> **DO THIS**
Output every line below exactly.

> **RAW DATA**

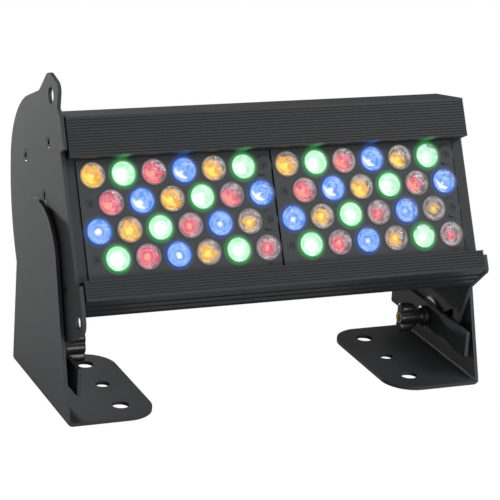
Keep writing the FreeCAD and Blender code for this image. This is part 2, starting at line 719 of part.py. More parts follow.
def right_plate_edges():
    """Outline of the right end plate, which has neither ear nor lug."""
    crown = (RIGHT_TOP_BACK, TOP_BACK_UP + RIGHT_TOP_RISE)
    turn = (HOUSING_BACK - END_TURN_INSET, TOP_BACK_UP + RIGHT_TURN_RISE)
    brow = (-RIGHT_BROW, TOP_BACK_UP - RIGHT_BROW_SINK)
    slope = (RIGHT_CROWN_BACK, TOP_BACK_UP - RIGHT_CROWN_SINK)
    heel = (RIGHT_HEEL_BACK, -BOTTOM_BACK_DOWN - RIGHT_HEEL_DROP)
    chin = (-RIGHT_FRONT, RIGHT_CHIN_LIFT - BOTTOM_BACK_DOWN)
    turn_at = (RIGHT_CHIN_ROUND - RIGHT_FRONT, chin[1])
    jaw = (turn_at[0], chin[1] - RIGHT_CHIN_ROUND)
    middle = around(turn_at, RIGHT_CHIN_ROUND, 225)
    notch_low = -WINDOW_LOW - END_NOTCH_BELOW
    notch_high = WINDOW_TOP + RIGHT_NOTCH_ABOVE
    edges, floor = rear_edges(crown, turn)
    edges.append(line(floor, heel))
    edges.append(line(heel, jaw))
    edges.append(arc(jaw, middle, chin))
    edges.append(line(chin, (-RIGHT_FRONT, notch_low)))
    edges.append(line((-RIGHT_FRONT, notch_low), (RIGHT_NOTCH_BACK, notch_low)))
    edges.append(line((RIGHT_NOTCH_BACK, notch_low), (RIGHT_NOTCH_BACK, notch_high)))
    edges.append(line((RIGHT_NOTCH_BACK, notch_high), (-RIGHT_BROW, notch_high)))
    edges.append(line((-RIGHT_BROW, notch_high), brow))
    edges.append(line(brow, slope))
    edges.append(line(slope, crown))
    return edges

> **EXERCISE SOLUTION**
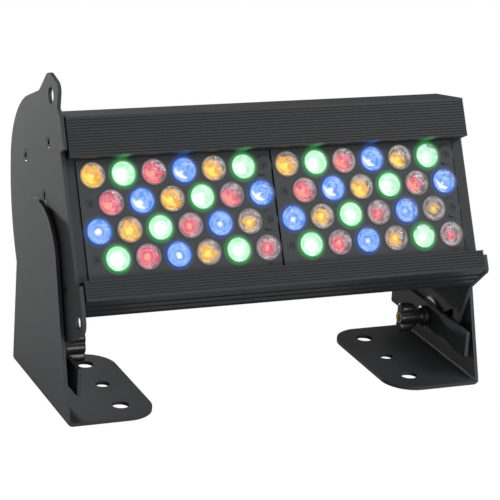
Keep writing the FreeCAD and Blender code for this image. This is part 2, starting at line 719 of part.py. More parts follow.
def right_plate_edges():
    """Outline of the right end plate, which has neither ear nor lug."""
    crown = (RIGHT_TOP_BACK, TOP_BACK_UP + RIGHT_TOP_RISE)
    turn = (HOUSING_BACK - END_TURN_INSET, TOP_BACK_UP + RIGHT_TURN_RISE)
    brow = (-RIGHT_BROW, TOP_BACK_UP - RIGHT_BROW_SINK)
    slope = (RIGHT_CROWN_BACK, TOP_BACK_UP - RIGHT_CROWN_SINK)
    heel = (RIGHT_HEEL_BACK, -BOTTOM_BACK_DOWN - RIGHT_HEEL_DROP)
    chin = (-RIGHT_FRONT, RIGHT_CHIN_LIFT - BOTTOM_BACK_DOWN)
    turn_at = (RIGHT_CHIN_ROUND - RIGHT_FRONT, chin[1])
    jaw = (turn_at[0], chin[1] - RIGHT_CHIN_ROUND)
    middle = around(turn_at, RIGHT_CHIN_ROUND, 225)
    notch_low = -WINDOW_LOW - END_NOTCH_BELOW
    notch_high = WINDOW_TOP + RIGHT_NOTCH_ABOVE
    edges, floor = rear_edges(crown, turn)
    edges.append(line(floor, heel))
    edges.append(line(heel, jaw))
    edges.append(arc(jaw, middle, chin))
    edges.append(line(chin, (-RIGHT_FRONT, notch_low)))
    edges.append(line((-RIGHT_FRONT, notch_low), (RIGHT_NOTCH_BACK, notch_low)))
    edges.append(line((RIGHT_NOTCH_BACK, notch_low), (RIGHT_NOTCH_BACK, notch_high)))
    edges.append(line((RIGHT_NOTCH_BACK, notch_high), (-RIGHT_BROW, notch_high)))
    edges.append(line((-RIGHT_BROW, notch_high), brow))
    edges.append(line(brow, slope))
    edges.append(line(slope, crown))
    return edges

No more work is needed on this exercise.